Overall, the kids have been excited about the food they get at school. Walker has watched the palates of the older kids who have been with the school since the beginning change. They are more willing to try new foods. The younger kids are good about tasting it, but it sometime takes several offerings before they are ready to eat much of it.
Once the new kitchen is complete, Walker and his team will be able to do more to help introduce new foods, like taking items around to classrooms, offering samples in the morning of food that will be served later in the day, and displaying printed pieces that help kids learn about the foods they are eating.
Current KUA principal Jani Hale sees a sense of engagement between the food staff and the students that she hasn’t seen in previous schools. She sees them take ownership of the food they are providing the kids and really respond to how the food is received. Her first experience with the school was seeing kids taking basil that they had grown and blending it into a pesto that was to be used for lunch that day.
“The best part of this whole school is what happening in the kitchen,” she said.

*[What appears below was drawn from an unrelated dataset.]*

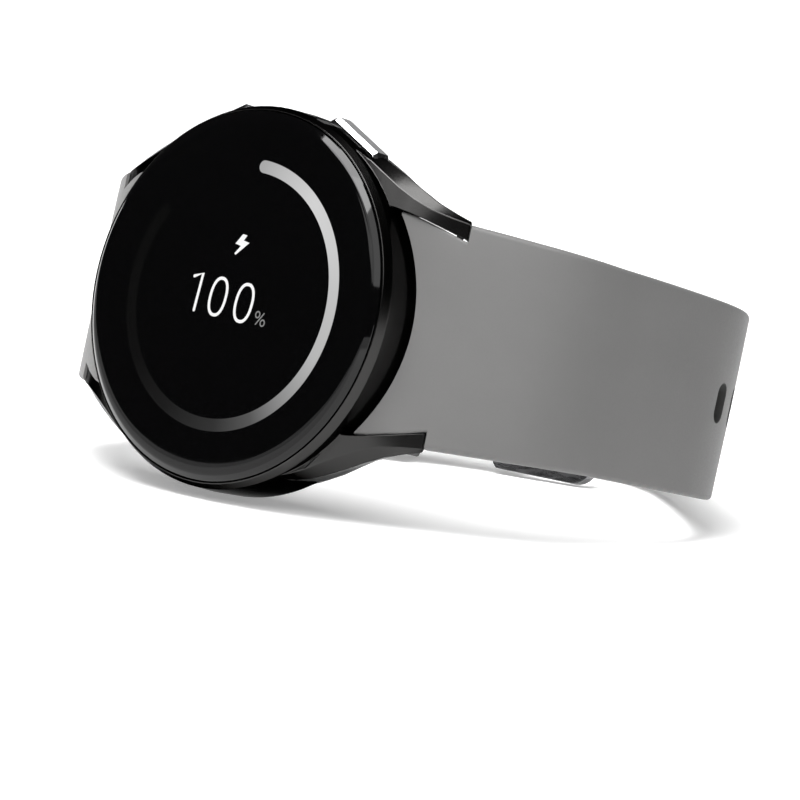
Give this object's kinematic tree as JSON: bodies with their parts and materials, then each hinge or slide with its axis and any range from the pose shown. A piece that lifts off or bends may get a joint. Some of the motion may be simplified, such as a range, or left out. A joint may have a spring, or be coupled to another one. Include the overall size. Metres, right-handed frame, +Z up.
{
  "type": "smartwatch",
  "caption": "Round smartwatch with side buttons on a silicone strap, lying on its side with the pin buckle undone.",
  "frame": {"origin": "the middle of the box's underside, on the surface the watch lies on", "axes": "+Z up; the display faces -Y, tipped up by 10 degrees; 3 o'clock, with both buttons, is up and 12 o'clock is towards -X"},
  "size_m": [0.0696, 0.0742, 0.0397],
  "materials": {
    "graphite_aluminium": "satin anodised, dark grey",
    "polished_aluminium": "polished",
    "steel": "fine brushed",
    "black_glass": "polished, black-backed",
    "grey_silicone": "smooth matte silicone",
    "black_plastic": "fine matte",
    "seal_rubber": "matte",
    "board_green": "solder mask",
    "battery_foil": "foil pouch",
    "copper": "enamelled copper winding"
  },
  "bodies": {
    "watch_head": {"back_button_seal": "seal_rubber", "back_cover": "black_plastic", "back_screw_1": "steel", "back_screw_2": "steel", "back_screw_3": "steel", "back_screw_4": "steel", "back_seal": "seal_rubber", "back_switch": "steel", "back_switch_board": "black_plastic", "battery": "battery_foil", "case_frame": "graphite_aluminium", "charging_coil": "copper", "display_flex": "black_plastic", "display_panel": "black_plastic", "electrode_lower": "steel", "electrode_upper": "steel", "ferrite_sheet": "black_plastic", "front_glass": "black_glass", "front_seal": "seal_rubber", "home_button_seal": "seal_rubber", "home_switch": "steel", "home_switch_board": "black_plastic", "inner_chassis": "black_plastic", "led_cluster": "steel", "main_board": "board_green", "microphone": "steel", "photodiode_1": "steel", "photodiode_2": "steel", "photodiode_3": "steel", "photodiode_4": "steel", "power_shield": "steel", "processor_shield": "steel", "sensor_board": "black_plastic", "sensor_window": "black_glass", "speaker": "black_plastic", "vibration_motor": "steel"},
    "home_button": {"home_button": "polished_aluminium"},
    "back_button": {"back_button": "polished_aluminium"},
    "slot_half": {"slot_band": "grey_silicone", "slot_bar_tube": "steel", "slot_fixed_pin": "steel"},
    "slot_release": {"slot_release_lever": "steel"},
    "buckle_half": {"buckle_band": "grey_silicone", "buckle_bar_tube": "steel", "buckle_fixed_pin": "steel", "buckle_bar": "steel"},
    "buckle_release": {"buckle_release_lever": "steel"},
    "buckle_frame": {"buckle_frame": "steel"},
    "buckle_tang": {"buckle_tang": "steel"},
    "keeper": {"keeper": "grey_silicone"}
  },
  "joints": [
    {"name": "home_press", "type": "slide", "parent": "watch_head", "child": "home_button", "axis": [0.454, -0.1555, -0.8773], "range_m": [0, 0.0003], "stiffness_N_per_m": 3000, "springref_m": -0.0002},
    {"name": "back_press", "type": "slide", "parent": "watch_head", "child": "back_button", "axis": [-0.454, -0.1555, -0.8773], "range_m": [0, 0.0003], "stiffness_N_per_m": 3000, "springref_m": -0.0002},
    {"name": "slot_hinge", "type": "hinge", "parent": "watch_head", "child": "slot_half", "pos_m": [0.02028, -0.02671, 0.01933], "axis": [0, -0.1745, -0.9847], "range_deg": [-2.5, 7.5]},
    {"name": "slot_release", "type": "slide", "parent": "slot_half", "child": "slot_release", "axis": [0, -0.1745, -0.9847], "range_m": [0, 0.0012], "stiffness_N_per_m": 300, "springref_m": -0.002},
    {"name": "buckle_hinge", "type": "hinge", "parent": "watch_head", "child": "buckle_half", "pos_m": [-0.02292, -0.02671, 0.01933], "axis": [0, 0.1745, 0.9847], "range_deg": [-5, 7.5]},
    {"name": "buckle_release", "type": "slide", "parent": "buckle_half", "child": "buckle_release", "axis": [0, -0.1745, -0.9847], "range_m": [0, 0.0012], "stiffness_N_per_m": 300, "springref_m": -0.002},
    {"name": "frame_turn", "type": "hinge", "parent": "buckle_half", "child": "buckle_frame", "pos_m": [-0.00544, 0.02099, 0.01088], "axis": [0, 0.1745, 0.9847], "range_deg": [-25, 12]},
    {"name": "tang_turn", "type": "hinge", "parent": "buckle_frame", "child": "buckle_tang", "pos_m": [-0.00544, 0.02099, 0.01088], "axis": [0, 0.1745, 0.9847], "range_deg": [0, 60]},
    {"name": "keeper_slide", "type": "slide", "parent": "buckle_half", "child": "keeper", "axis": [0.8846, 0.4592, -0.0814], "range_m": [-0.0028, 0.0028]}
  ]
}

This change hasn’t come easy and it certainly hasn’t been free. KUA is funded at eighty percent, so they have to make up the difference with grants, donations and fundraisers. They have to be creative in the food they order. It sometimes means more prep work in the kitchen, but the entire KUA team thinks it’s worth it.
“You gotta have guts to do this every day,” said Walker. “And a dedicated staff that believe in what you are doing.”
Cole believes it is possible for other schools to follow suit, but knows it will take a major systems change. Most school kitchens would need to be updated in order to prepare fresh foods and nutrition would have to be seen as a priority.
But Principal Hale sees the potential. “If we can do this here, feed all of our kids with healthy food every day, then why can’t other schools?”